Big Election Integrity Win: SCOTUS Allows Challenge to Illinois Mail-in Ballot Law on Counting Votes After Election Day

Big Election Integrity Win: SCOTUS Allows Challenge to Illinois Mail-in Ballot Law on Counting Votes After Election Day

Today, the Supreme Court ruled that federal candidates can challenge state laws that allow mail-in ballots to be counted past “Election Day.” They principally contended that doing so conflicts with 2 U. S. C. §7 and 3 U. S. C. §1, which set election day as the Tuesday following the first Monday in November.

The decision, written by Chief Justice John Roberts, was a 7-2 verdict, with two of the court’s liberals dissenting.

In this case, SCOTUS sided with a Republican congressman who challenged an Illinois state requirement that mail-in ballots be counted up to two weeks after Election Day if they were postmarked before the deadline.

Lower courts had ruled against Congressional Rep.

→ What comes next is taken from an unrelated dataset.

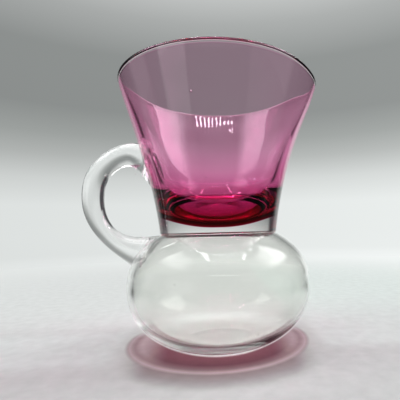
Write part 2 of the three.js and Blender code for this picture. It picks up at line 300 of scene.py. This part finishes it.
# ---------------------------------------------------------------- outlines
def cup_outside(steps=WALL_STEPS):
    """The cup's outer wall, from the neck up to the rim."""
    neck = np.array([NECK_RADIUS, NECK_HEIGHT + NECK_EDGE])
    rim = np.array([RIM_RADIUS, RIM_HEIGHT - RIM_CASING / 2])
    return bezier(neck, neck + leaning(NECK_LEAN, WALL_PULL), rim - leaning(RIM_LEAN, WALL_PULL), rim, steps)


def bowl_outline():
    """The boundary between the clear casing and the lining, with the share of the way to the rim."""
    floor = np.array([0, NECK_HEIGHT + BASE_THICKNESS])
    side = np.array([BOWL_RADIUS, floor[1] + BOWL_RISE])
    rim = np.array([RIM_RADIUS - RIM_CASING, RIM_HEIGHT - RIM_CASING / 2])
    low = bezier(floor, (BOWL_FLOOR_PULL, floor[1]), side - leaning(BOWL_LEAN, BOWL_SIDE_PULL), side,
                 BOWL_STEPS)
    high = bezier(side, side + leaning(BOWL_LEAN, BOWL_WALL_PULL), rim - leaning(RIM_LEAN, BOWL_WALL_PULL),
                  rim, BOWL_STEPS)
    share = np.concatenate([np.linspace(0, FLOOR_SHARE, BOWL_STEPS + 1),
                            np.linspace(FLOOR_SHARE, 1, BOWL_STEPS + 1)[1:]])
    return np.concatenate([low, high[1:]]), share


def bowl_skin():
    """The inside of the bowl, where the drink is. The wall is nearly even above the rounded floor."""
    outline, share = bowl_outline()
    skin = offset_line(outline, SEAT_GAP + LINING_FLOOR + (LINING_RIM - LINING_FLOOR) * np.sqrt(share))
    outside = cup_outside(FINE_STEPS)
    even = np.interp(skin[:, 1], outside[:, 1], outside[:, 0]) - np.interp(skin[:, 1], WALL_HEIGHTS, WALLS)
    skin[:, 0] = np.where(skin[:, 1] > EVEN_ABOVE, np.minimum(skin[:, 0], even), skin[:, 0])
    high = skin[:, 1] > SMOOTH_ABOVE
    skin[high] = smoothed(skin[high], SMOOTH_TIMES)
    return skin


def bulb_outside():
    """The bulb's outer wall, from the foot up to the neck."""
    neck = NECK_RADIUS - NECK_EDGE
    rise = half_height(BULB_RADIUS, FULLNESS_ABOVE, neck, NECK_HEIGHT - BULB_EQUATOR)
    drop = half_height(BULB_RADIUS, FULLNESS_BELOW, FOOT_RADIUS, BULB_EQUATOR)
    low = bubble(BULB_RADIUS, -drop, FULLNESS_BELOW, FOOT_RADIUS, BULB_STEPS)[::-1]
    return np.concatenate([low, bubble(BULB_RADIUS, rise, FULLNESS_ABOVE, neck, BULB_STEPS)[1:]])


def bulb_inside():
    """The bulb's hollow, from its mouth down to its floor."""
    radius = BULB_RADIUS - BULB_WALL
    rise = half_height(radius, FULLNESS_ABOVE, MOUTH_RADIUS, NECK_HEIGHT - BULB_EQUATOR)
    high = bubble(radius, rise, FULLNESS_ABOVE, MOUTH_RADIUS, BULB_STEPS)[::-1]
    return np.concatenate([high, bubble(radius, BULB_FLOOR - BULB_EQUATOR, FULLNESS_INSIDE, 0, BULB_STEPS)[1:]])


class Outline:
    """An outline to turn round the axis, from axis to axis, made of stretches that each have a material slot."""

    def __init__(self):
        self.points, self.slots = [], []

    def add(self, points, slot=0):
        for p in np.atleast_2d(points):
            if self.points and np.allclose(p, self.points[-1], atol=1e-5):
                continue
            if self.points:
                self.slots.append(slot)
            self.points.append(np.array(p, float))
        return self


# ---------------------------------------------------------------- meshes
def build(name, verts, faces, slots, materials):
    """A mesh object from rows of points in metres, faces and their material slots."""
    mesh = bpy.data.meshes.new(name)
    mesh.from_pydata([tuple(v) for v in verts], [], faces)
    for material in materials:
        mesh.materials.append(material)
    mesh.polygons.foreach_set("material_index", slots)
    mesh.update()
    obj = bpy.data.objects.new(name, mesh)
    bpy.context.scene.collection.objects.link(obj)
    return obj


def turn(name, outline, materials, shape=None):
    """Turns an outline that starts and ends on the axis round it, into a closed mesh."""
    points = np.array(outline.points)
    ring = points[1:-1]
    phi = 2 * math.pi * np.arange(ROUND_STEPS) / ROUND_STEPS
    r = np.repeat(ring[:, 0][:, None], ROUND_STEPS, 1)
    z = np.repeat(ring[:, 1][:, None], ROUND_STEPS, 1)
    f = np.repeat(phi[None, :], len(ring), 0)
    if shape:
        r = shape(r, f, z)
    verts = np.stack([r * np.cos(f), r * np.sin(f), z], 2).reshape(-1, 3)
    ends = [[0, 0, points[0, 1]], [0, 0, points[-1, 1]]]
    verts = np.concatenate([verts, ends]) * MM
    n, last = ROUND_STEPS, len(ring) - 1
    faces, slots = [], []
    for k in range(n):
        k2 = (k + 1) % n
        faces.append((len(verts) - 2, k2, k))
        slots.append(outline.slots[0])
        faces.append((len(verts) - 1, last * n + k, last * n + k2))
        slots.append(outline.slots[-1])
    for i in range(last):
        for k in range(n):
            k2 = (k + 1) % n
            faces.append((i * n + k, i * n + k2, (i + 1) * n + k2, (i + 1) * n + k))
            slots.append(outline.slots[i + 1])
    return build(name, verts, faces, slots, materials)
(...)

Michael Bost, saying he lacked “standing” - or sufficient legal injury - to sue. He had also been joined by two presidential electors trying to challenge the state law.

Bost sued in 2022, claiming that an Illinois law allowing mail-in ballots to arrive up to two weeks after Election Day violated federal law that sets a uniform date for federal elections. As in other states, mail-in ballots must be postmarked on or before Election Day.

But the justices, in an opinion written by Chief Justice John G. Roberts, said an “unlawful election rule” can harm a candidate for office, posing legal injuries.

“Under Article III of the Constitution, plaintiffs must have a ’personal stake’ in a case to have standing to sue,” wrote the chief justice. “Congressman Bost has an obvious answer: He is a candidate for office. And a candidate has a personal stake in the rules that govern the counting of votes in his election.”

“Candidates have a concrete and particularized interest in the rules that govern the counting of votes in their elections, regardless of whether those rules harm their electoral prospects or increase the cost of their campaigns. Their interest extends to the integrity of the election—and the democratic process by which they earn or lose the support of the people they seek to represent.”

Justice Ketanji Brown and Sonia Sotomayor dissented, arguing that Bost has a potential injury, not an actual one, and that precedent requires individuals to suffer actual harm to bring a lawsuit.

Bost, a former state lawmaker who was first elected to Congress in 2014, represents Illinois’ southernmost congressional district. He won the 2024 election with 74% of the vote.

This is an important topic as 19 states and DC count ballots that arrive after Election Day. Both Republican and Democrat led states have pushed for significant changes to voting rules in recent years, spurring a flurry of lawsuits in federal courts.

Republicans are pursuing litigation in multiple courts, attempting to roll back the expansion of mail-in voting. A federal appeals court in Louisiana last year ruled that Mississippi violated federal law by counting mail ballots that arrive after Election Day.

The Fifth Circuit Court of Appeals Ruled Unanimously that the date elections officials receive the ballot is all that matters. The mailing date and the postmark are irrelevant. If a ballot hasn’t been received by election day, it’s too late. “Federal law requires voters to take timely steps to vote by Election Day,” Judge Oldham wrote. “And federal law does not permit the State of Mississippi to extend the period for voting by one day, five days, or 100 days.”

SCOTUS has taken up that case as Watson v. Republican National Committee (No. 24-1260), granting certiorari on November 10, 2025, agreeing to hear it. Oral arguments are expected in early spring 2026, with a decision anticipated by late June or early July, in time to affect the 2026 midterms.

The case directly addresses whether federal election-day statutes preempt state laws that allow the receipt of timely postmarked ballots after Election Day. A ruling affirming the Fifth Circuit could invalidate similar grace periods in dozens of U.S. states (plus D.C. and territories) that count late-arriving mail ballots. A reversal would uphold such policies.

The issue of ‘When is a ballot timely received for counting in the election?’ is not going away. However, today’s SCOTUS ruling is a significant win for Election Integrity and means candidates have legal standing and can more easily mount legal challenges in future elections.